Lawmakers eye 2,000-megawatt offshore wind power buy
New London — As Orsted and Eversource remain at the negotiating table with port and city officials over upgrades to State Pier, lawmakers are following in the footsteps of several Northeast states and pushing for a heavy long-term procurement of offshore wind power.
The Energy and Technology Committee recently agreed to work on legislation that would call for an injection of at least 2,000 megawatts of electricity from offshore wind farms in the next decade, Sen. Paul Formica, R-East Lyme, said Tuesday in New London.
The announcement, made at a Chamber of Commerce of Eastern Connecticut breakfast, sparked applause led by renewable energy and labor advocates who've been urging the state to take advantage of a burgeoning offshore wind industry that's seen prices drop with increased scale and competition at a time when states are going green. New York, New Jersey, Massachusetts and Virginia have announced targets of between 2,000 and 9,000 megawatts in offshore wind power in the coming years.
"We need to be a player in the game," Formica said. "We can develop New London and we have an opportunity ... to really focus on this new and emerging industry. Two-thousand megawatts is realistic and I think it sends a clear message that we are ready to jump into this industry and support it with everything that we have."
Connecticut has secured 300 megawatts from Orsted US Offshore Wind's Revolution Wind farm in federal waters south of Martha's Vineyard, scheduled to be operational by 2023. As part of that proposal, Orsted pledged at least $22.5 million in State Pier infrastructure upgrades along with an annual $750,000 investment in the city as part of a host community agreement. The state has agreed to finance State Pier upgrades with at least $25 million, and recently selected pier operator Gateway New London LLC is investing $30 million in equipment and maintenance. Gov. Ned Lamont recently announced the city will share in State Pier revenues over the next two decades.
But city, state and offshore wind leaders say a larger procurement of offshore wind-generated power could help the city and region reap more than a decade of economic development benefits. The move, they said, also eventually could help replace electricity from Millstone Power Station while helping the state hit aggressive targets on greenhouse gas emissions reductions.
"I think it sends a clear and convincing message that Connecticut's serious about wind power," Port Authority Chairman Scott Bates said of the potential procurement in an interview Tuesday. "That kind of signal shows the industry they can make the investments necessary to make New London a wind power hub for a generation to come."
New London Mayor Michael Passero harkened to the Whaling City's past and said "the city is once again ready to host a new energy industry driven by the wind that we hope will prove more sustainable than whale oil."

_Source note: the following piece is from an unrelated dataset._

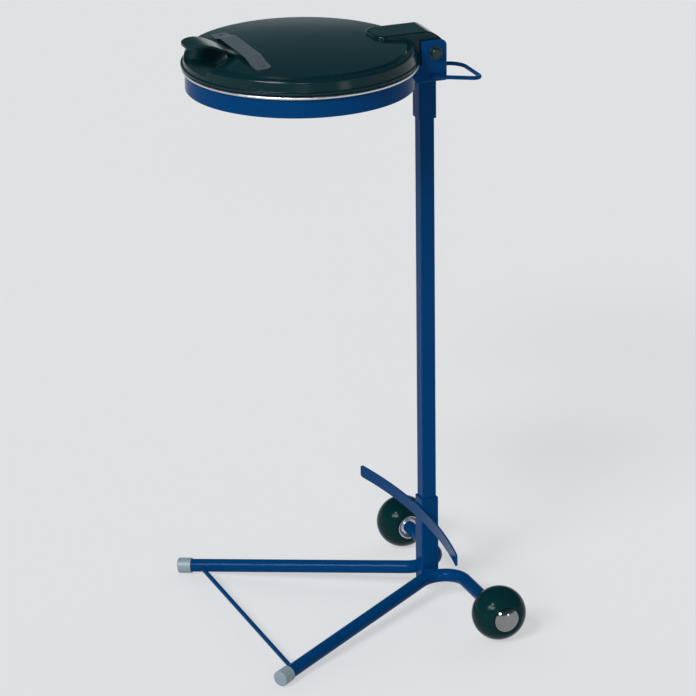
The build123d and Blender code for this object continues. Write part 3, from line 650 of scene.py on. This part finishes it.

"The city is encouraged by our new partnership with Eversource and Orsted and we're ready to work with the state of Connecticut to restore this magnificent port to its historic role as the economic engine to this region," he added. "Connecticut needs to join our neighboring states and increase its commitment to offshore wind. Let's close this deal."
Reps. Mary Mushinksy, D-Wallingford, and Joe Gresko, D-Stratford, introduced a bill in January calling on Department of Energy and Environmental Protection to set a goal to procure at least 2,000 megawatts of electricity generated from offshore wind. That bill was referred to Energy and Technology Committee on Jan. 30, and Formica said the potential procurement was one of several concepts raised and unanimously approved last week for further discussion and development into law.
"It could be more than 2,000 megawatts but we'll shoot for that now and see how the industry develops. The committee should have a fairly robust conversation in the coming weeks," Formica said.
Orsted US Offshore Wind Head of New England Markets Matthew Morrissey said Orsted, which built the world's first offshore wind farm, had "learned a great deal about how to inform manufacturing, how to increase standardization, how to ensure safety ... how to ensure costs are continually brought down throughout the supply chain."
Morrissey argued the coalition working toward offshore wind development in the region would create jobs and help the state reach environmental goals while not impeding recreational and commercial fishing and shipping industries.
Rep. Holly Cheeseman, R-East Lyme, said the potential 2,000-megawatt procurement would show Orsted the state is committed to offshore wind, which could lead to greater private investment in State Pier. She said it is important to keep ratepayer impact in mind, noting she hopes costs continue to decline.
Lawmakers "will be talking closely with (DEEP Commissioner) Katie Dykes and Lamont's office. We'll see how this plays out," Cheeseman said.